If you’re an adult child navigating a complicated relationship with a parent, the work starts within.

You have to give yourself permission to feel angry, hurt, disappointed, even resentful. You can’t heal what you refuse to name.

Part of this process is separating the parent you wished you had from the parent you actually have. That grief is real. So is the reckoning that comes with recognizing your own agency.

As an adult, your parents no longer define the quality of your relationships. You do. The responsibility to build something different belongs to you now.

For parents, the work looks different but just as essential. Your children don’t owe you their respect, loyalty, or love. Those are earned through presence, honesty, and repair. Taking accountability doesn’t erase the past, but it does make space for a new kind of connection. That means owning the choices you made, both the good and the painful, and being honest about what you can realistically offer now.
Maybe you’re no longer fit to “parent” in the traditional sense. But you can still show up with care, consistency, and humility. That counts.

Knowing When to Repair, or Release, the Relationship

There’s no universal formula for deciding whether to repair or release a relationship with a parent. It depends on your emotional tolerance, psychological safety, and capacity for forgiveness.

Ask yourself:

  • Does maintaining this relationship cause ongoing emotional harm?
  • Do I have clear boundaries that protect my well-being?
  • If my parent passed away tomorrow, would I feel peace or regret about my choices?

Sometimes healing means reconnecting. Other times, it means creating distance and grieving what never was.
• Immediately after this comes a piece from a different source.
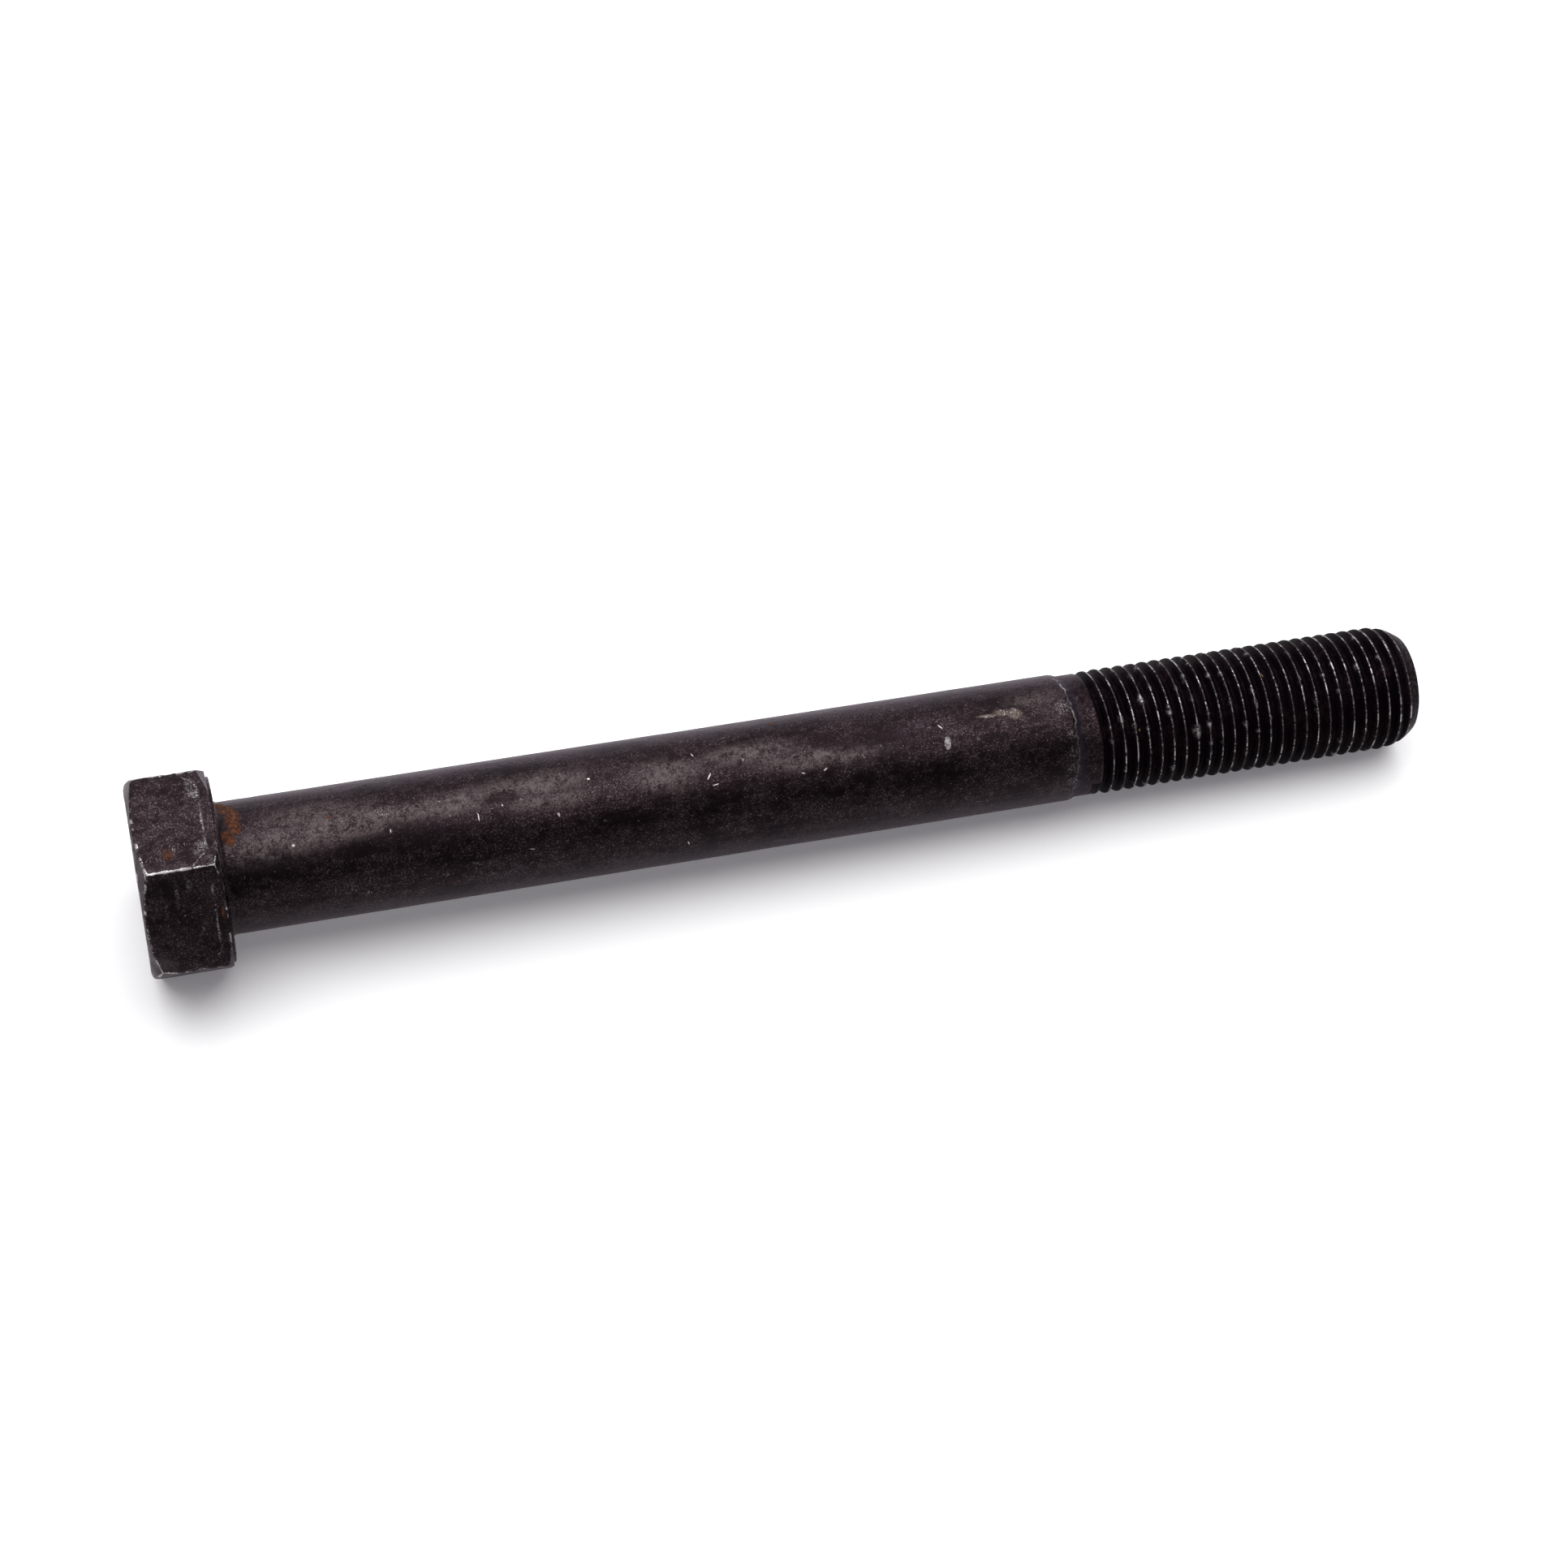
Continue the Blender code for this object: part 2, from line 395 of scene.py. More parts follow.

Both paths can be valid, and both can lead to freedom.

Navigating the Relationship With Your Parents as an Adult

If you choose to engage with a parent in adulthood, start here:

  1. Feel everything. Anger, sadness, hope, disappointment. All of it deserves space.

  2. Name your needs. Define what you wanted, what you missed, and what you’re still yearning for.

  3. Get clear on what’s available. What’s possible now? Can that be enough?

  4. Set boundaries that protect your peace. If false promises or harmful patterns repeat, name how you’ll respond, and follow through.

  5. Recognize your worth. Your presence is a gift, not an obligation. You deserve to feel valued and respected.

And if both of you are willing to do the work, with honesty and compassion, something new can emerge. Not a return to the past, but a relationship built on truth, choice, and mutual respect.

Because sometimes love isn’t about repairing what was broken. It’s about redefining what’s possible.

Reflection Exercise

Before this holiday season, take a few quiet moments with these questions:

  • What emotions come up when you think about your relationship with your parent(s)?
  • What version of your parent are you still grieving? The one you had, or the one you hoped for?
  • What boundaries do you need to feel emotionally safe?
  • If repair were possible, what would that look like? And if not, what does healing look like for you?

Write freely. No censoring. Let honesty, not obligation, guide your answers.

Learn more about working with me at Ignite Anew.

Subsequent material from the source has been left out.